*** THE RECORDS

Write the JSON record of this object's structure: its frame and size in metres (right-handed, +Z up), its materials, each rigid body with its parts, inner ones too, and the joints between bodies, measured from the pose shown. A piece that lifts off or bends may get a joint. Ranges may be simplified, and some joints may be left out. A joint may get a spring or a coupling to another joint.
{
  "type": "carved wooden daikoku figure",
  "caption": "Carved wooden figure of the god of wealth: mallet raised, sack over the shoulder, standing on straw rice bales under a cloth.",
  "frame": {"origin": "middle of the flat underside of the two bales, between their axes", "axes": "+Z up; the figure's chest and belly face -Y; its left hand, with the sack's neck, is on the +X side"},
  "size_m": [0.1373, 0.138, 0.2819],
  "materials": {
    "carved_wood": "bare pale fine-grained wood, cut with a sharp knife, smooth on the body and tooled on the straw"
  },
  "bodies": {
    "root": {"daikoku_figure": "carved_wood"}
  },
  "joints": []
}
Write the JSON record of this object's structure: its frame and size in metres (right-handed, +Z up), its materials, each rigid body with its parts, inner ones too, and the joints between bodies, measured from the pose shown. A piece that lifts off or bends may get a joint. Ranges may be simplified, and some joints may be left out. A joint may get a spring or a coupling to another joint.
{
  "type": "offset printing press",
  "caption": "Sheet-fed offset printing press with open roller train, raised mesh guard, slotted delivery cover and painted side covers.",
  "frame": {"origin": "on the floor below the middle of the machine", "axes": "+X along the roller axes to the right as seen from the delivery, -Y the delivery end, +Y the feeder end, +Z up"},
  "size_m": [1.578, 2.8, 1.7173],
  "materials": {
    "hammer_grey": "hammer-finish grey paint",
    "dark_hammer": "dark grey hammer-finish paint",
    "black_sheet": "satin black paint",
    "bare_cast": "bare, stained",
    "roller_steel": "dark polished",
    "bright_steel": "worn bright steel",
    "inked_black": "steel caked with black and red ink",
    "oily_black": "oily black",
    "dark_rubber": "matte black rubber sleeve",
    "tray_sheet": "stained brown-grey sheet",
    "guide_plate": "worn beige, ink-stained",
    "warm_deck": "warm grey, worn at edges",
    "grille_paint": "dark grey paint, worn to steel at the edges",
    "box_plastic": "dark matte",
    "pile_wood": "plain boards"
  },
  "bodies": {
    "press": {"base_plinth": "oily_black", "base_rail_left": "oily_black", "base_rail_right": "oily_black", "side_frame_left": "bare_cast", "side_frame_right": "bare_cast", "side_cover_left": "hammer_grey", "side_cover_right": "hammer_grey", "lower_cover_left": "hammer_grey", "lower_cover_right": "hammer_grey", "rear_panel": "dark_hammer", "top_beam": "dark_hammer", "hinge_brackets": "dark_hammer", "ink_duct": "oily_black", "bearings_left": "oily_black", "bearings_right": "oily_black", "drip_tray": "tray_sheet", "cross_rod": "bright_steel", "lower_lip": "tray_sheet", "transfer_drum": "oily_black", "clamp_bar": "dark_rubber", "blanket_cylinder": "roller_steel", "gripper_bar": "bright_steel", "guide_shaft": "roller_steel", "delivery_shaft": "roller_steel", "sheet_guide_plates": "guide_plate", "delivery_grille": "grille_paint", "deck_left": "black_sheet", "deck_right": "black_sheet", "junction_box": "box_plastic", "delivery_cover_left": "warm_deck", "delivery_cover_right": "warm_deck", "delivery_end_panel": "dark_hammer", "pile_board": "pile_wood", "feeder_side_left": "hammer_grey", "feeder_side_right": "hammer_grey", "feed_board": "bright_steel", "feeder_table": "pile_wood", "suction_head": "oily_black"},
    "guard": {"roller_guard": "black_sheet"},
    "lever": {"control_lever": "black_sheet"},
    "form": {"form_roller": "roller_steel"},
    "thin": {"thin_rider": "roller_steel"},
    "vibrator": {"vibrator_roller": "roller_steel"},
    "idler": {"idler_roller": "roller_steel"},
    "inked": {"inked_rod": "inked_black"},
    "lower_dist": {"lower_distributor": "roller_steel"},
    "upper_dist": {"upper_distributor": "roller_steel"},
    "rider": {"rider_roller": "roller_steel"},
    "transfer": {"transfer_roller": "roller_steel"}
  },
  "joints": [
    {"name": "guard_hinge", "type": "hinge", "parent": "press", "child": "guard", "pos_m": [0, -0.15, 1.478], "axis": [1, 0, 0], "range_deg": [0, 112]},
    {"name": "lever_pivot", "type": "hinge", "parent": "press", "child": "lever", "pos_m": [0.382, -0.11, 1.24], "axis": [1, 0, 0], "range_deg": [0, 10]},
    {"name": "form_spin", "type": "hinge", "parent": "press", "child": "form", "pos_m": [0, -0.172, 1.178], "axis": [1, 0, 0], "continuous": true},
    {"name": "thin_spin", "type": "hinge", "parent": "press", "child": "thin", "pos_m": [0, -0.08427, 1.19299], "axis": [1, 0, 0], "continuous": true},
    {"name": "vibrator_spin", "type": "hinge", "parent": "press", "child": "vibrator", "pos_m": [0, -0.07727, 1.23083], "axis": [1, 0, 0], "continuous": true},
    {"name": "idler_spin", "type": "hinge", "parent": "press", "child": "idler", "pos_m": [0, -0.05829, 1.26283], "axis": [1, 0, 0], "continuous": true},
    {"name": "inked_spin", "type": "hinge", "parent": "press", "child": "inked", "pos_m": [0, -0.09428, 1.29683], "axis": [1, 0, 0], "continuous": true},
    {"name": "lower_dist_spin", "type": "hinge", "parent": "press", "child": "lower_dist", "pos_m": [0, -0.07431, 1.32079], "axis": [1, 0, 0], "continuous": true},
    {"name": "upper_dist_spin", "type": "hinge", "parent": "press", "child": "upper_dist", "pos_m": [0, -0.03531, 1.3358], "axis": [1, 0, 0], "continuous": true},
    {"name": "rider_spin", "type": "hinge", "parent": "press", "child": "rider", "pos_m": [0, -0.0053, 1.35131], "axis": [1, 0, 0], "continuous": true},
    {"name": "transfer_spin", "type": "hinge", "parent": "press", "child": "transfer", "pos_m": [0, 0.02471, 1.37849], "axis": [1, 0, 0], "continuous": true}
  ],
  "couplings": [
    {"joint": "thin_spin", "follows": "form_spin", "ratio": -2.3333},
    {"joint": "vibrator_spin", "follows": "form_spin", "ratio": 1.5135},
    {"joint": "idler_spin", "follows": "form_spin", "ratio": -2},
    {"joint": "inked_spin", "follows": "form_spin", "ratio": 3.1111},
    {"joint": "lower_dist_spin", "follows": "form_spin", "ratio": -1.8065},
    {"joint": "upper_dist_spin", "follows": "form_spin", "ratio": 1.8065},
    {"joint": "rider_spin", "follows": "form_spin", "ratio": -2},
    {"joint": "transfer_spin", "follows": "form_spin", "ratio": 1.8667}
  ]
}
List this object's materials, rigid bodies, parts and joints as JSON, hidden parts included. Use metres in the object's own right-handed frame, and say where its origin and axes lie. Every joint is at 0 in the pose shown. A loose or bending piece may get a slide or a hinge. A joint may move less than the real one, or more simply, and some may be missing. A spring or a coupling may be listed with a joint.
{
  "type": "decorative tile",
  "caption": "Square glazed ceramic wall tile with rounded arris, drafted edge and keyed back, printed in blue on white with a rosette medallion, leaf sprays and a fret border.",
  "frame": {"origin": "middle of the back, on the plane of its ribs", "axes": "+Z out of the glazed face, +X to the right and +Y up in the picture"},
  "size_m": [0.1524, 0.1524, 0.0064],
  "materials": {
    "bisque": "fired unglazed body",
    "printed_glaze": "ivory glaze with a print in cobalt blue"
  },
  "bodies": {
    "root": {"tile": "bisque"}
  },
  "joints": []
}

******

Exactly reproduce the material above.

Write the JSON record of this object's structure: its frame and size in metres (right-handed, +Z up), its materials, each rigid body with its parts, inner ones too, and the joints between bodies, measured from the pose shown. A piece that lifts off or bends may get a joint. Ranges may be simplified, and some joints may be left out. A joint may get a spring or a coupling to another joint.
{
  "type": "carved wooden daikoku figure",
  "caption": "Carved wooden figure of the god of wealth: mallet raised, sack over the shoulder, standing on straw rice bales under a cloth.",
  "frame": {"origin": "middle of the flat underside of the two bales, between their axes", "axes": "+Z up; the figure's chest and belly face -Y; its left hand, with the sack's neck, is on the +X side"},
  "size_m": [0.1373, 0.138, 0.2819],
  "materials": {
    "carved_wood": "bare pale fine-grained wood, cut with a sharp knife, smooth on the body and tooled on the straw"
  },
  "bodies": {
    "root": {"daikoku_figure": "carved_wood"}
  },
  "joints": []
}
Write the JSON record of this object's structure: its frame and size in metres (right-handed, +Z up), its materials, each rigid body with its parts, inner ones too, and the joints between bodies, measured from the pose shown. A piece that lifts off or bends may get a joint. Ranges may be simplified, and some joints may be left out. A joint may get a spring or a coupling to another joint.
{
  "type": "offset printing press",
  "caption": "Sheet-fed offset printing press with open roller train, raised mesh guard, slotted delivery cover and painted side covers.",
  "frame": {"origin": "on the floor below the middle of the machine", "axes": "+X along the roller axes to the right as seen from the delivery, -Y the delivery end, +Y the feeder end, +Z up"},
  "size_m": [1.578, 2.8, 1.7173],
  "materials": {
    "hammer_grey": "hammer-finish grey paint",
    "dark_hammer": "dark grey hammer-finish paint",
    "black_sheet": "satin black paint",
    "bare_cast": "bare, stained",
    "roller_steel": "dark polished",
    "bright_steel": "worn bright steel",
    "inked_black": "steel caked with black and red ink",
    "oily_black": "oily black",
    "dark_rubber": "matte black rubber sleeve",
    "tray_sheet": "stained brown-grey sheet",
    "guide_plate": "worn beige, ink-stained",
    "warm_deck": "warm grey, worn at edges",
    "grille_paint": "dark grey paint, worn to steel at the edges",
    "box_plastic": "dark matte",
    "pile_wood": "plain boards"
  },
  "bodies": {
    "press": {"base_plinth": "oily_black", "base_rail_left": "oily_black", "base_rail_right": "oily_black", "side_frame_left": "bare_cast", "side_frame_right": "bare_cast", "side_cover_left": "hammer_grey", "side_cover_right": "hammer_grey", "lower_cover_left": "hammer_grey", "lower_cover_right": "hammer_grey", "rear_panel": "dark_hammer", "top_beam": "dark_hammer", "hinge_brackets": "dark_hammer", "ink_duct": "oily_black", "bearings_left": "oily_black", "bearings_right": "oily_black", "drip_tray": "tray_sheet", "cross_rod": "bright_steel", "lower_lip": "tray_sheet", "transfer_drum": "oily_black", "clamp_bar": "dark_rubber", "blanket_cylinder": "roller_steel", "gripper_bar": "bright_steel", "guide_shaft": "roller_steel", "delivery_shaft": "roller_steel", "sheet_guide_plates": "guide_plate", "delivery_grille": "grille_paint", "deck_left": "black_sheet", "deck_right": "black_sheet", "junction_box": "box_plastic", "delivery_cover_left": "warm_deck", "delivery_cover_right": "warm_deck", "delivery_end_panel": "dark_hammer", "pile_board": "pile_wood", "feeder_side_left": "hammer_grey", "feeder_side_right": "hammer_grey", "feed_board": "bright_steel", "feeder_table": "pile_wood", "suction_head": "oily_black"},
    "guard": {"roller_guard": "black_sheet"},
    "lever": {"control_lever": "black_sheet"},
    "form": {"form_roller": "roller_steel"},
    "thin": {"thin_rider": "roller_steel"},
    "vibrator": {"vibrator_roller": "roller_steel"},
    "idler": {"idler_roller": "roller_steel"},
    "inked": {"inked_rod": "inked_black"},
    "lower_dist": {"lower_distributor": "roller_steel"},
    "upper_dist": {"upper_distributor": "roller_steel"},
    "rider": {"rider_roller": "roller_steel"},
    "transfer": {"transfer_roller": "roller_steel"}
  },
  "joints": [
    {"name": "guard_hinge", "type": "hinge", "parent": "press", "child": "guard", "pos_m": [0, -0.15, 1.478], "axis": [1, 0, 0], "range_deg": [0, 112]},
    {"name": "lever_pivot", "type": "hinge", "parent": "press", "child": "lever", "pos_m": [0.382, -0.11, 1.24], "axis": [1, 0, 0], "range_deg": [0, 10]},
    {"name": "form_spin", "type": "hinge", "parent": "press", "child": "form", "pos_m": [0, -0.172, 1.178], "axis": [1, 0, 0], "continuous": true},
    {"name": "thin_spin", "type": "hinge", "parent": "press", "child": "thin", "pos_m": [0, -0.08427, 1.19299], "axis": [1, 0, 0], "continuous": true},
    {"name": "vibrator_spin", "type": "hinge", "parent": "press", "child": "vibrator", "pos_m": [0, -0.07727, 1.23083], "axis": [1, 0, 0], "continuous": true},
    {"name": "idler_spin", "type": "hinge", "parent": "press", "child": "idler", "pos_m": [0, -0.05829, 1.26283], "axis": [1, 0, 0], "continuous": true},
    {"name": "inked_spin", "type": "hinge", "parent": "press", "child": "inked", "pos_m": [0, -0.09428, 1.29683], "axis": [1, 0, 0], "continuous": true},
    {"name": "lower_dist_spin", "type": "hinge", "parent": "press", "child": "lower_dist", "pos_m": [0, -0.07431, 1.32079], "axis": [1, 0, 0], "continuous": true},
    {"name": "upper_dist_spin", "type": "hinge", "parent": "press", "child": "upper_dist", "pos_m": [0, -0.03531, 1.3358], "axis": [1, 0, 0], "continuous": true},
    {"name": "rider_spin", "type": "hinge", "parent": "press", "child": "rider", "pos_m": [0, -0.0053, 1.35131], "axis": [1, 0, 0], "continuous": true},
    {"name": "transfer_spin", "type": "hinge", "parent": "press", "child": "transfer", "pos_m": [0, 0.02471, 1.37849], "axis": [1, 0, 0], "continuous": true}
  ],
  "couplings": [
    {"joint": "thin_spin", "follows": "form_spin", "ratio": -2.3333},
    {"joint": "vibrator_spin", "follows": "form_spin", "ratio": 1.5135},
    {"joint": "idler_spin", "follows": "form_spin", "ratio": -2},
    {"joint": "inked_spin", "follows": "form_spin", "ratio": 3.1111},
    {"joint": "lower_dist_spin", "follows": "form_spin", "ratio": -1.8065},
    {"joint": "upper_dist_spin", "follows": "form_spin", "ratio": 1.8065},
    {"joint": "rider_spin", "follows": "form_spin", "ratio": -2},
    {"joint": "transfer_spin", "follows": "form_spin", "ratio": 1.8667}
  ]
}
List this object's materials, rigid bodies, parts and joints as JSON, hidden parts included. Use metres in the object's own right-handed frame, and say where its origin and axes lie. Every joint is at 0 in the pose shown. A loose or bending piece may get a slide or a hinge. A joint may move less than the real one, or more simply, and some may be missing. A spring or a coupling may be listed with a joint.
{
  "type": "decorative tile",
  "caption": "Square glazed ceramic wall tile with rounded arris, drafted edge and keyed back, printed in blue on white with a rosette medallion, leaf sprays and a fret border.",
  "frame": {"origin": "middle of the back, on the plane of its ribs", "axes": "+Z out of the glazed face, +X to the right and +Y up in the picture"},
  "size_m": [0.1524, 0.1524, 0.0064],
  "materials": {
    "bisque": "fired unglazed body",
    "printed_glaze": "ivory glaze with a print in cobalt blue"
  },
  "bodies": {
    "root": {"tile": "bisque"}
  },
  "joints": []
}